После слов «вечного труженика Тредьяковского»:
В первой редакции:
Наследники Великого пошли суеверно по его следам. Но высокомерие Долгоруких, пронырство Меншикова, наконец последние заговоры старшего боярства, пресеченные мощною рукою Бирона, слишком занимали русское дворянство, единственный класс, на который просвещение успело излить свои лучи.
Во второй редакции:
Петр I был нетерпелив. Став главою новых идей, он, может быть, дал слишком крутой оборот огромным колесам государства. В общем презрении ко всему старому, народному, включена и народная поэзия, столь живо проявившаяся в грустных песнях, в сказках (нелепых) и в летописях.
Рождалась новая словесность, отголосок новообразованного общества. Сын молдавского господаря, юноша, обрусевший в русских академиях и в петровских походах, в Париже перекладывал стихи придворного философа Горация и писал сатиры по образцу, данному придворным поэтом Людовика XIV15, между тем как сын холмогорского рыбака скитался по германским университетам, вслушиваясь в уроки Готшеда.
После слов: «Прежде всего надлежит нам ее исследовать»:
Когда в XII столетии под небом полуденной Франции рифма отозвалась в прованском наречии, ухо ей обрадовалось, трубадуры стали играть ею, придумывать для нее всевозможные изменения стихов, окружили ее самыми затруднительными формами. Таким образом изобретены рондо, вирле, баллада * и триолет. Но ум не может довольствоваться одною игрою звуков; чувство требует чувства; воображение – картин и рассказов. Трубадуры и труверы обратились к новым источникам вдохновения: аллегория сделалась любимой формою вымысла; церковные празднества и темные понятия о древней трагедии породили мистерии. Явились ле, роман и фаблио.
Но все сии слабые опыты, не оживленные силою дарования, подходят под одну черту совершенной ничтожности. Трудность, искусно побежденная, прозаическая легкость оборотов, счастливо подобранный припев, – вот в чем почиталось главное достоинство стихотворства.
Редко искреннее изречение или простодушная шутка вознаграждают усталого изыскателя.
Отрывок, начинающийся словами «Несмотря на ее видимую ничтожность», имел отброшенное начало:
Некто у нас сказал16, что французская словесность родилась в передней и дальше гостиной не доходила. Это слово было повторено и во французских журналах и замечено, как жалкое мнение (opinion déplorable). Это не мнение, но истина историческая, буквально выраженная: Марот был камердинером Франциска I-го (valet de chambre), Мольер – камердинером Людовика XIV! Буало, Расин и Вольтер (особенно Вольтер), конечно, дошли до гостиной, но все-таки через переднюю. Об новейших поэтах говорить нечего. Они, конечно, на площади, с чем их и поздравляем.

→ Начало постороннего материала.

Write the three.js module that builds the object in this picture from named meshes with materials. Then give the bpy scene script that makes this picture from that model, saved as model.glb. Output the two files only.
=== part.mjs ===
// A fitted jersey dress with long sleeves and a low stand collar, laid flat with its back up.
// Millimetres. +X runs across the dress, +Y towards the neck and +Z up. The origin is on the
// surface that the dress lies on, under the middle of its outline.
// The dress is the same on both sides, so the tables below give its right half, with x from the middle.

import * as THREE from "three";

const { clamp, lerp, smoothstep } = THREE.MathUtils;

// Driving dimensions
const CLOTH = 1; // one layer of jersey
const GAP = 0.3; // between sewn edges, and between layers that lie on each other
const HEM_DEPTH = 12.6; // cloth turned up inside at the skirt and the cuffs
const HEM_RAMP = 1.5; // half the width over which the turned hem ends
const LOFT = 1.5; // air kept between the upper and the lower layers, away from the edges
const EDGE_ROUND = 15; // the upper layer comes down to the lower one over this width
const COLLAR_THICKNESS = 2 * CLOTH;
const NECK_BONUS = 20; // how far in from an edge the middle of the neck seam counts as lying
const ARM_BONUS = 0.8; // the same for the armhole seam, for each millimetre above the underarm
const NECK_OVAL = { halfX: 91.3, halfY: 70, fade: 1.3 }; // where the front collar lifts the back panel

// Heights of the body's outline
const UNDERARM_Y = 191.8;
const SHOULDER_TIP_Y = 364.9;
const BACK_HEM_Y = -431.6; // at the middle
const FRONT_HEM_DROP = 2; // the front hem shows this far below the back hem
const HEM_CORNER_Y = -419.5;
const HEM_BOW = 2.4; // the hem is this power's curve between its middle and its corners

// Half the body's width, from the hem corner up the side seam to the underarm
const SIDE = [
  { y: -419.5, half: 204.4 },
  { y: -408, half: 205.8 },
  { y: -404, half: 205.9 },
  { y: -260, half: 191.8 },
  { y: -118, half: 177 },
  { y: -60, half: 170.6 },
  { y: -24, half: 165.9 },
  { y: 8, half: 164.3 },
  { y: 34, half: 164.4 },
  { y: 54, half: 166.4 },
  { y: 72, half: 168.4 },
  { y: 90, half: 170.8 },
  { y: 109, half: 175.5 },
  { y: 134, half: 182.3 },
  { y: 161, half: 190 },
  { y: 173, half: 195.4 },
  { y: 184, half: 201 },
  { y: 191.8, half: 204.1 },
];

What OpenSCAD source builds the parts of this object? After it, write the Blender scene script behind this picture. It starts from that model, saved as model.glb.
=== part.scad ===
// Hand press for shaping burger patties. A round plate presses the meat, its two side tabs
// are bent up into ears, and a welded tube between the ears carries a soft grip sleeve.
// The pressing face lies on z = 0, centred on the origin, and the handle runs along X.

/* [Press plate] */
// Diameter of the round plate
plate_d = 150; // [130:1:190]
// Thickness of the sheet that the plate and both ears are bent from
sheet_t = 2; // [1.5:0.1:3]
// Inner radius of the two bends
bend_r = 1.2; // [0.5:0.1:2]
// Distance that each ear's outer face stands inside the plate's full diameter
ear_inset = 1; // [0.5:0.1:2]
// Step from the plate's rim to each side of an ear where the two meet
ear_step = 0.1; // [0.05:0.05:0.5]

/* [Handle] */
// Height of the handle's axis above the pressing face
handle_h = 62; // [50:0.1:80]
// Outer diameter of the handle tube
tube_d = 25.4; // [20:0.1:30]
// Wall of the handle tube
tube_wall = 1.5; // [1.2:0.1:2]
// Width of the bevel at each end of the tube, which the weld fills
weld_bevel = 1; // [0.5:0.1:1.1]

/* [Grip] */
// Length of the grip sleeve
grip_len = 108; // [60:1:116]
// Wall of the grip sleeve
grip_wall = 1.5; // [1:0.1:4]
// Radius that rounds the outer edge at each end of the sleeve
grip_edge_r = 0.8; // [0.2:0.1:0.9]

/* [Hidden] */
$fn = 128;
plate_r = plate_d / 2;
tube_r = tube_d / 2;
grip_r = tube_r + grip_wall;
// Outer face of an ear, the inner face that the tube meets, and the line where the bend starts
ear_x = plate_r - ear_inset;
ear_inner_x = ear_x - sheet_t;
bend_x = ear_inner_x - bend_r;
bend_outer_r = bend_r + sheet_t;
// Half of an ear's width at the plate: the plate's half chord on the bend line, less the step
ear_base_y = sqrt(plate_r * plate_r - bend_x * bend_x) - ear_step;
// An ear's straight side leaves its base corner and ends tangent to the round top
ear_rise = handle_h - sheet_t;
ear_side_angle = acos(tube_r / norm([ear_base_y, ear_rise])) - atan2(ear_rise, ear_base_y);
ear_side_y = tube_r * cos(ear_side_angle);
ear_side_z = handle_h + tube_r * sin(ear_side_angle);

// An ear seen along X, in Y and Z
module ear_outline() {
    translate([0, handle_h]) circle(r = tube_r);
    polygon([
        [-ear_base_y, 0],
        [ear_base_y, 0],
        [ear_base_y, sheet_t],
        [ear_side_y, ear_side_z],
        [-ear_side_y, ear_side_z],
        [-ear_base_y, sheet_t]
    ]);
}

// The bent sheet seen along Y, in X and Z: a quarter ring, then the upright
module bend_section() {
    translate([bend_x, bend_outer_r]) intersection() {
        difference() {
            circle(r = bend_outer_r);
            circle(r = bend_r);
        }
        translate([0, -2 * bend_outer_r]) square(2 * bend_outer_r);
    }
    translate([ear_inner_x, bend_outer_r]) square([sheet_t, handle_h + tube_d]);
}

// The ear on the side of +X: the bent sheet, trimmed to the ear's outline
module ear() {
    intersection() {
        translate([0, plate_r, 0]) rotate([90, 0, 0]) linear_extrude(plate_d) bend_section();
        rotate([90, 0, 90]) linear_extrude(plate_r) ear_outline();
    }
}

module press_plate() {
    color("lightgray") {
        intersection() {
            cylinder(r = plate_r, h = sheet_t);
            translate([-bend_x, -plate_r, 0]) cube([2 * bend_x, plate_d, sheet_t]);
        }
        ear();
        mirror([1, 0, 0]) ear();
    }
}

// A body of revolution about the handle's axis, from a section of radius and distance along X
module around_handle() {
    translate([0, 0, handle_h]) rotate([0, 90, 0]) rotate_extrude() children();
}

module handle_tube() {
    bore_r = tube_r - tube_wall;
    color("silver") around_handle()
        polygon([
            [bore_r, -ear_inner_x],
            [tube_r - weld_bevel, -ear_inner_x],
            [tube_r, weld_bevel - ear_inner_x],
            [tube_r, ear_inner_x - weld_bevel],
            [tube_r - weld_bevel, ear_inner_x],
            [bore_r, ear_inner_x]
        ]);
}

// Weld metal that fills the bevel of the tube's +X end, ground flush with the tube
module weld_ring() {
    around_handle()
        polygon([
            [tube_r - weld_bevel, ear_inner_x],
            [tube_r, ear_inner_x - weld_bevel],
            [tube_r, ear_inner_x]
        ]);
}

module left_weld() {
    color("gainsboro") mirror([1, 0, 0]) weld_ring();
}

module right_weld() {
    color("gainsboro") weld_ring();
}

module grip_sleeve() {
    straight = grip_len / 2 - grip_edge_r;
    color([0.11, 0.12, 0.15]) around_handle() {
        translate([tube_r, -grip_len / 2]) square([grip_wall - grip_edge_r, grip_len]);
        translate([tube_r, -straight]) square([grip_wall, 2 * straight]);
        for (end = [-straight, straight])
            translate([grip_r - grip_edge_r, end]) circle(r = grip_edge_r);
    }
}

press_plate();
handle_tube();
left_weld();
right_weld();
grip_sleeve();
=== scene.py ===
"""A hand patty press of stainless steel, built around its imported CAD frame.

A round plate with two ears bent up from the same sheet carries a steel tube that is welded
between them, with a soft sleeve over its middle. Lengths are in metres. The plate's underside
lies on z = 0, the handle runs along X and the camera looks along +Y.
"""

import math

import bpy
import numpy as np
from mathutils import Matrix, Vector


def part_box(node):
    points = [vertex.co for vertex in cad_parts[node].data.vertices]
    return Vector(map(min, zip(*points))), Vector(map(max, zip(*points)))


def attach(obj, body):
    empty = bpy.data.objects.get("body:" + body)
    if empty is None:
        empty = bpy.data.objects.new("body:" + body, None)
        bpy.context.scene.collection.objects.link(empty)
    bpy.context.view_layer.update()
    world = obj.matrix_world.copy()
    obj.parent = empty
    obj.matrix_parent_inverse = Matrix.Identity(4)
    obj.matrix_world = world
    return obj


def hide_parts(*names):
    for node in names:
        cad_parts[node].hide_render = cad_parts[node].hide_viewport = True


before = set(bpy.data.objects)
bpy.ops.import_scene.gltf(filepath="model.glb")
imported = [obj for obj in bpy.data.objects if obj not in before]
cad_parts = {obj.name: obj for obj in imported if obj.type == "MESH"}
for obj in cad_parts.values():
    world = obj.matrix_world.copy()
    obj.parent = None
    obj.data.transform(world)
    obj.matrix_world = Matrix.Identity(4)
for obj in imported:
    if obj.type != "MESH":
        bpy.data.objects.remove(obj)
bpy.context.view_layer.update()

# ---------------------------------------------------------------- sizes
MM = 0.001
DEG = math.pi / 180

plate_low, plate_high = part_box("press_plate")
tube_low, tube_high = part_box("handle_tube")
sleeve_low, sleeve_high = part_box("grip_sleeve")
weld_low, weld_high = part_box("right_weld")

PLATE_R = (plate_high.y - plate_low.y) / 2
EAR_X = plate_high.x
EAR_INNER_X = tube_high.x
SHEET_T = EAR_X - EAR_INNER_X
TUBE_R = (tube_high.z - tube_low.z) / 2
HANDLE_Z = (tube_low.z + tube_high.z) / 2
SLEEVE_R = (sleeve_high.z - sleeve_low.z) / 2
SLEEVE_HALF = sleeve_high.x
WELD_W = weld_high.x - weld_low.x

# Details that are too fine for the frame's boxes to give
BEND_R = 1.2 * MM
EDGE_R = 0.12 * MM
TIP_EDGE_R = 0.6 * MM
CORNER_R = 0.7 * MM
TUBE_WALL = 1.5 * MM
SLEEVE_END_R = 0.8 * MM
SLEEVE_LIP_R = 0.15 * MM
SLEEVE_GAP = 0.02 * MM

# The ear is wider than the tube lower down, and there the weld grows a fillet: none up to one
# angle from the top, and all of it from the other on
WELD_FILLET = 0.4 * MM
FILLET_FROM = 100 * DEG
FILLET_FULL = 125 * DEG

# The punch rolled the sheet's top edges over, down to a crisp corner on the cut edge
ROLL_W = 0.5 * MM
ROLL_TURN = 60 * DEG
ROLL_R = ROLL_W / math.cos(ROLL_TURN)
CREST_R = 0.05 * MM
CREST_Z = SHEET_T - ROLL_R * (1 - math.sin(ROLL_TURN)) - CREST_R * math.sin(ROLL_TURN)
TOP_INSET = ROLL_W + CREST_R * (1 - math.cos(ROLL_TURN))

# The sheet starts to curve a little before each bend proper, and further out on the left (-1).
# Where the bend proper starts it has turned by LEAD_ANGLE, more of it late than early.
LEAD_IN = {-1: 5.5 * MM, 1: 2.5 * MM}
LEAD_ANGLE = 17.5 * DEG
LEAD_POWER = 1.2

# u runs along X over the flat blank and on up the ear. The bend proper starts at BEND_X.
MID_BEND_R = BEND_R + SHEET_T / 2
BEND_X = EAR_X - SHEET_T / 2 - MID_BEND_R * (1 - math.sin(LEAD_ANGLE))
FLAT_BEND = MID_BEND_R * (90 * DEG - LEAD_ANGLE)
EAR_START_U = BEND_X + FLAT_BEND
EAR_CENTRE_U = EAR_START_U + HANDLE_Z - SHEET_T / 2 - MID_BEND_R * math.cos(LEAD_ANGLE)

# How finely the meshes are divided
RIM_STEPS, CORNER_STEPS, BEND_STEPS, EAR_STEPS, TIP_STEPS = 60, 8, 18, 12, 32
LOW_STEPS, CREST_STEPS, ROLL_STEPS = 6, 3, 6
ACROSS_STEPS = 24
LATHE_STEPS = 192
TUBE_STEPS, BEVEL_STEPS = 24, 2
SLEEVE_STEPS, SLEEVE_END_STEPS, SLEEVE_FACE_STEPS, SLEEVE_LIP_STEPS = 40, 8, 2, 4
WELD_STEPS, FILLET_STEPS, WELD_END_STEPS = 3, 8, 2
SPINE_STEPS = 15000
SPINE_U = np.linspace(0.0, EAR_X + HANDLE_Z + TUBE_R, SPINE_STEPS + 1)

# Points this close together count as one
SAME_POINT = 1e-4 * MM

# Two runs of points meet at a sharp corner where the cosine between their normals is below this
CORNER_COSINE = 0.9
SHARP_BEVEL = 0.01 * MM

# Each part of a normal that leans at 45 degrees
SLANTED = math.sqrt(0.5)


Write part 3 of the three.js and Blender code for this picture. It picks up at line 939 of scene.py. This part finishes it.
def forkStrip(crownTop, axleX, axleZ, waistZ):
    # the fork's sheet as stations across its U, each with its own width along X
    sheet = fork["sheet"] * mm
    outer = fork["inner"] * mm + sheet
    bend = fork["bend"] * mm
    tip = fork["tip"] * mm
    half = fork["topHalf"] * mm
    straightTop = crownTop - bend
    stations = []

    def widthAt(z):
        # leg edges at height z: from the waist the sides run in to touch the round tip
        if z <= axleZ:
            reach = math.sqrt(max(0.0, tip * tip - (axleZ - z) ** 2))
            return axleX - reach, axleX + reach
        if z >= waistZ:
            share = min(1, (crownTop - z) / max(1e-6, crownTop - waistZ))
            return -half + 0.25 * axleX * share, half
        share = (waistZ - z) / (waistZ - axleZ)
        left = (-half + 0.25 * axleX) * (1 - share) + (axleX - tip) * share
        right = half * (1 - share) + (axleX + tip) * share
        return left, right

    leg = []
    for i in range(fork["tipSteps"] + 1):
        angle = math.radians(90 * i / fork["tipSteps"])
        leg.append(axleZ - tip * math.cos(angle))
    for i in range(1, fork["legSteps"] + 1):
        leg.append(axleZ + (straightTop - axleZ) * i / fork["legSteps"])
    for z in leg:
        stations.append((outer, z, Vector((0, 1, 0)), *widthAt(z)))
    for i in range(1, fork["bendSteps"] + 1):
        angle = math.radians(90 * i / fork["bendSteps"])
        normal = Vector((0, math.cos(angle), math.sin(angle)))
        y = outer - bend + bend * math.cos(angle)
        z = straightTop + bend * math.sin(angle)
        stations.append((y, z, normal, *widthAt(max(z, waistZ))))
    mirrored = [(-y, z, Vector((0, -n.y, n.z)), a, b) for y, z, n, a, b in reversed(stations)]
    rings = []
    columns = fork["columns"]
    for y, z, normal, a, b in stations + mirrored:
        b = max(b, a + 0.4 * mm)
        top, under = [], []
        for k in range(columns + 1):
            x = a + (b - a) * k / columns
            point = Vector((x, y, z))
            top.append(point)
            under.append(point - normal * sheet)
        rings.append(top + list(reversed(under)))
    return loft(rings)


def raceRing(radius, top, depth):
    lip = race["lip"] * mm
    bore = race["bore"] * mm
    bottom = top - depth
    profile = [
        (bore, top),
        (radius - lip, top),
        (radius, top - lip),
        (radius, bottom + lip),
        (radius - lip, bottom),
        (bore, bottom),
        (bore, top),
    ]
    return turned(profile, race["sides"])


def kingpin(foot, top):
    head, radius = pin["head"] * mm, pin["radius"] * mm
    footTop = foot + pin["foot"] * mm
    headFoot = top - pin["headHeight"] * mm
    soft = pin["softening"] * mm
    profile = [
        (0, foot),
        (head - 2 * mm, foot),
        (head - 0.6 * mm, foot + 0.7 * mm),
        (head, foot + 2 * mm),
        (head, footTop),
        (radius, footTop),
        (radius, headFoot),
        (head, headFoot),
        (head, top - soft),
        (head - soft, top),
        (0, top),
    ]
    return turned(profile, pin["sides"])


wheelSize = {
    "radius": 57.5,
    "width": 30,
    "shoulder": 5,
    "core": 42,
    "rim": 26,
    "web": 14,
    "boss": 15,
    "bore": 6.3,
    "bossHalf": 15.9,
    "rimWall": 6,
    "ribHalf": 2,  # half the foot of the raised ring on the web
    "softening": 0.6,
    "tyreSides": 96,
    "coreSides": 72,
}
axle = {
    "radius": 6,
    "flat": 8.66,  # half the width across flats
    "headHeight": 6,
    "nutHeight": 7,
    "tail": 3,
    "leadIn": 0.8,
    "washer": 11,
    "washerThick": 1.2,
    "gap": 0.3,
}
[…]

Влияние, которое французские писатели произвели на общество, должно приписать их старанию приноравливаться к господствующему вкусу и мнениям публики. Замечательно, что все известные французские поэты были из Парижа. Вольтер, изгнанный из столицы тайным указом Людовика XV, полушутливым, полуважным тоном советует писателям17 оставаться в Париже, если дорожат они покровительством Аполлона и бога вкуса.
Ни один из французских поэтов не дерзнул быть самобытным, ни один, подобно Мильтону, не отрекся от современной славы. Расин перестал писать, увидя неуспех своей Гофолии. Публика (о которой Шамфор спрашивал так забавно: сколько нужно глупцов, чтоб составить публику), легкомысленная, невежественная публика была единственною руководительницею и образовательницею писателей. Когда писатели перестали толпиться по передним вельмож, они, dans leur besoin de bassesse,[261] обратились к народу, лаская его любимые мнения или фиглярствуя независимостию и странностями, но с одною целию: выманить себе репутацию или деньги! В них нет и не было бескорыстной любви к искусству и к изящному. Жалкий народ!
БАЙРОН
После слов «на произвол молве»:
Впрочем, предпочитать свою славу литературную славе целого своего рода во всяком другом знатном писателе было бы самолюбие столь же смешное, как и предосудительное.
После слов «предметом сплетен и клеветы»:
Он развелся с женою, жил один, и самые нелепые слухи распространялись о причине развода его с женою. Он был всегда вооружен, и когда садился обедать, перед ним клали на стол его пистолеты как необходимый прибор. Он выстроил в Ньюстиде несколько военных укреплений, по которым производил иногда пушечную пальбу.